Today I’m in North Carolina, helping family with the move to Texas. The finances cleared showed that having me help move was better than renting a pod or a moving truck, and I was itching for some travel, plus I’m here to help with moving things, so it all works out.
The air conditioner in my camper is being used extensively. Initially I thought I was only going to use the camper in good weather, as that’s where I was planning on being, and an air conditioner was an optional item. Turns out I’m really glad to have it since life doesn’t always allow the following of good weather as I had desired. With highs in the 90’s in NC, it’s easily keeping up with whatever I want it to be set at. This is of course thanks to the handy grid connection I have while staying here.
The fridge had a hard time keeping up during my trip here. It wasn’t sufficiently cooling, and I had to keep increasing the thermostat, and it still just wasn’t keeping up all that well. After turning the thermostat up to the maximum value, installing a small fan, and getting the fridge into the shade, it’s finally keeping things cool enough. This was surprising to me since I’ve previously never had any issue with the fridge and in fact is was generally freezing things too often. The small fan I installed is A/C powered (the only thing I had handy that would fit), so there’s a cord hanging out of the fridge. Kind of amusing, but it gets the job done.

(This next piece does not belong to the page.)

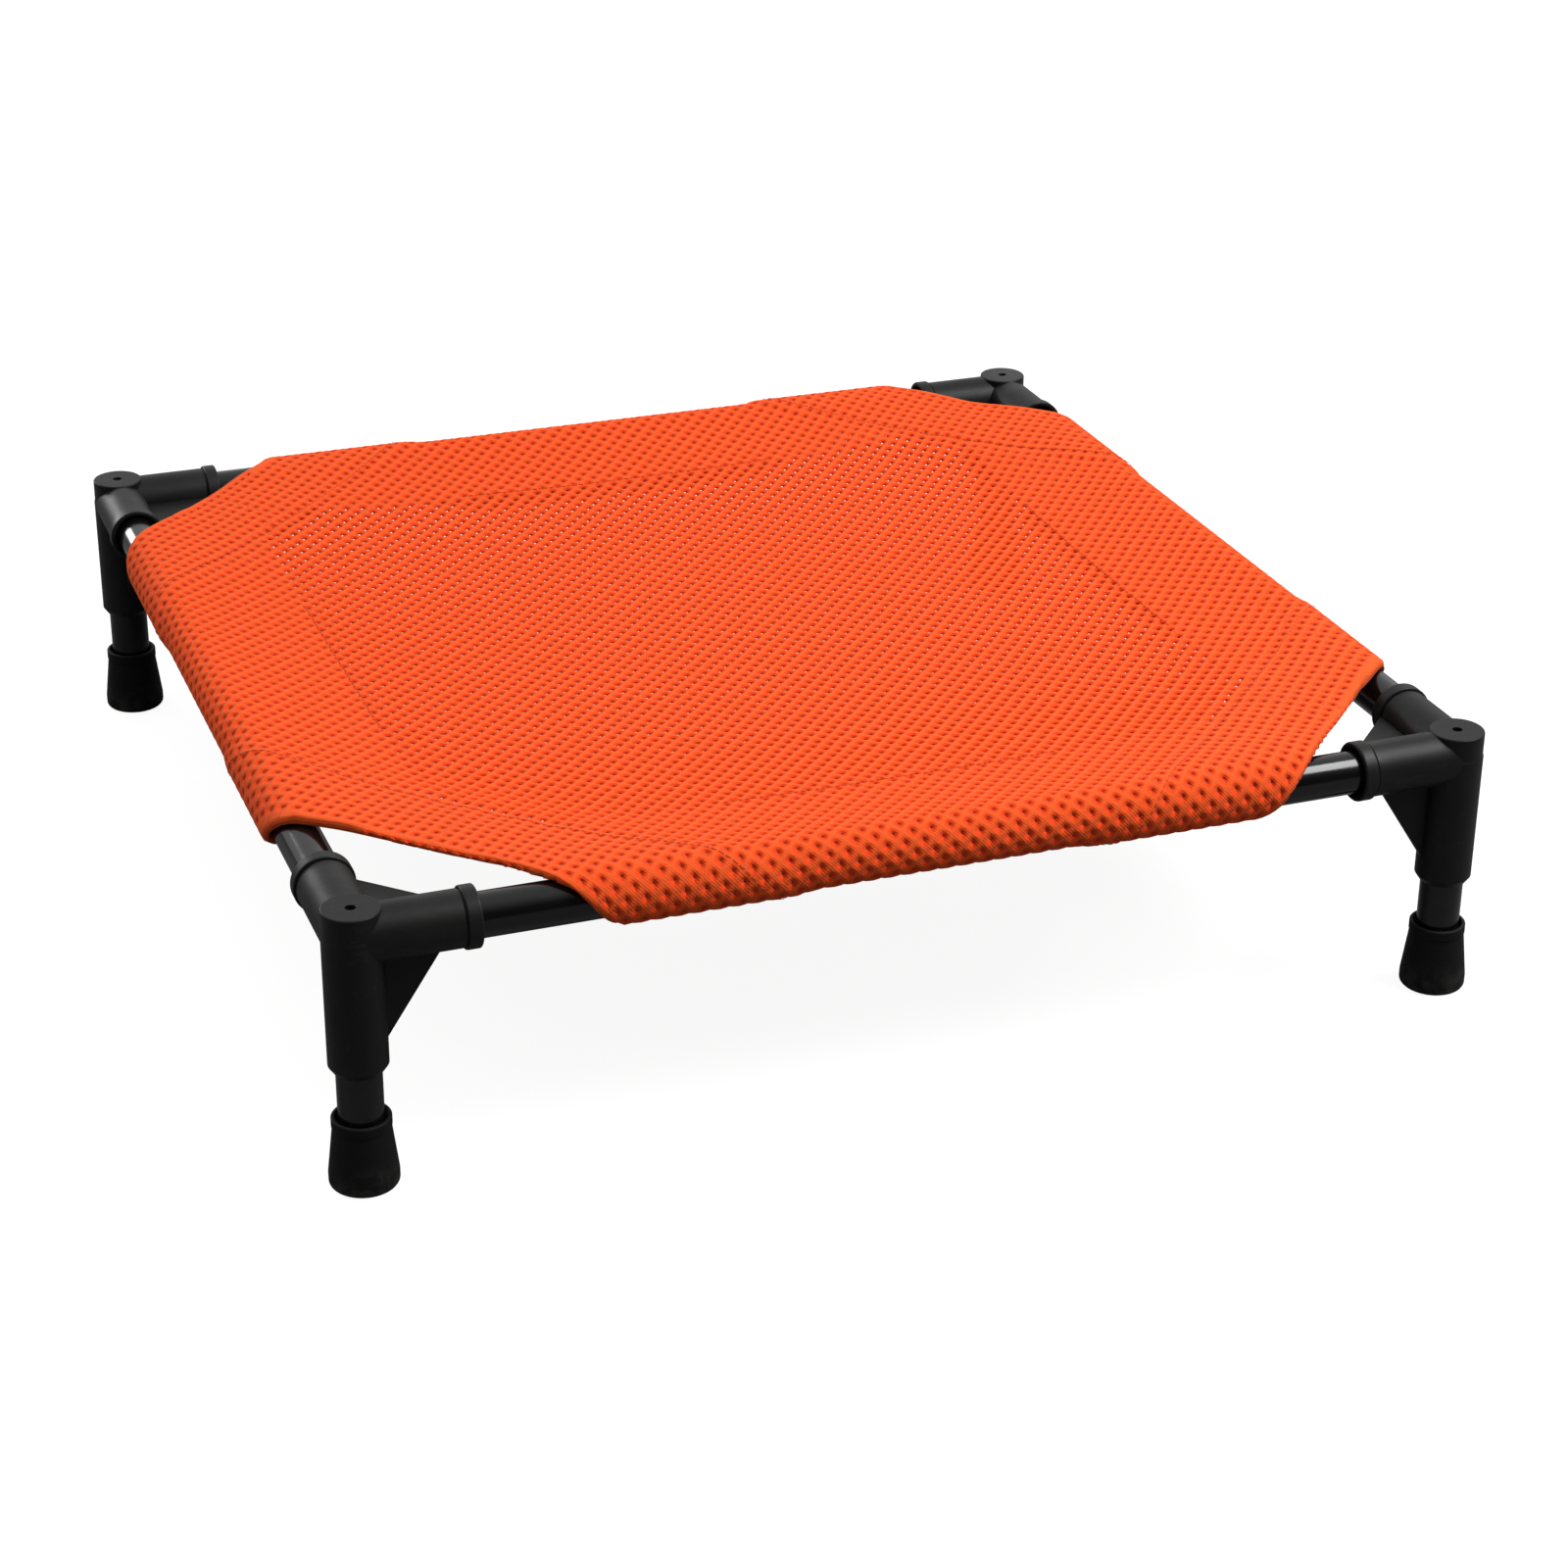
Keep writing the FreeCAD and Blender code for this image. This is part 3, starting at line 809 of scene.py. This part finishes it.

Before leaving on this trip, I went ahead and completed a couple plumbing projects that have been on my camper to-do list for a while. The toilet has been replaced and I’ve re-routed the shower drain so it drains to the ground instead of into the black tank.
Having the shower drain into the black tank is a really dumb design. The only reason the designers made it that way was because of convenience and space requirements. The black tank is very low in the camper (below the toilet and shower), and the grey tank is up higher (just underneath the sinks). Both the grey and black tanks are about 10 gallons each, but the fresh water tank is 30+ gallons. Obviously this math doesn’t work out since you’d have a lot of fresh water after filling the black and grey tanks.
By changing the shower to a system that drains directly to the outside world (well, through a series of PVC pipes anyways), it avoids both tanks and really helps save on tank capacity. And since I’m normally boondocking somewhere where a couple gallons of random water runoff isn’t even noticeable, it shouldn’t be an issue. If it really is, I added an adapter to the end of the PVC pipe so I can hook up a hose and direct the waste water elsewhere if/when needed.
Back to the task at hand, moving. I’m helping move just about everything from the NC house to the TX house and we’re using the trailer to accomplish that. It’s quite amazing the amount of stuff that will fit into a 20’x8’x8′ (plus v-nose) box. We’re somewhere between 1/3 and 1/2 full at the moment, and we’re starting to run low on boxed items to add to the trailer. I’m hoping we find enough heaving stuff to load into the back of the trailer to offset the amount we put in the front, otherwise we’ll have to re-arrange to avoid being tongue-heavy. Both re-arraning and being tongue-heaving are not pleasant-sound prospects right now.
At this point it looks like we’ll finish loading either today or tomorrow. I’ll be leaving the day after we finish loading, and I’m pretty sure I’ll take 3 days getting back. I got here in 2 days, but that’s mostly because of an excessive amount of early-morning noise at my last boondocking spot. Either way, plans for today are to continue loading as much as possible.
Pics are nice!
Thank you so much for coming to move the NC to TX. Very, very appreciated.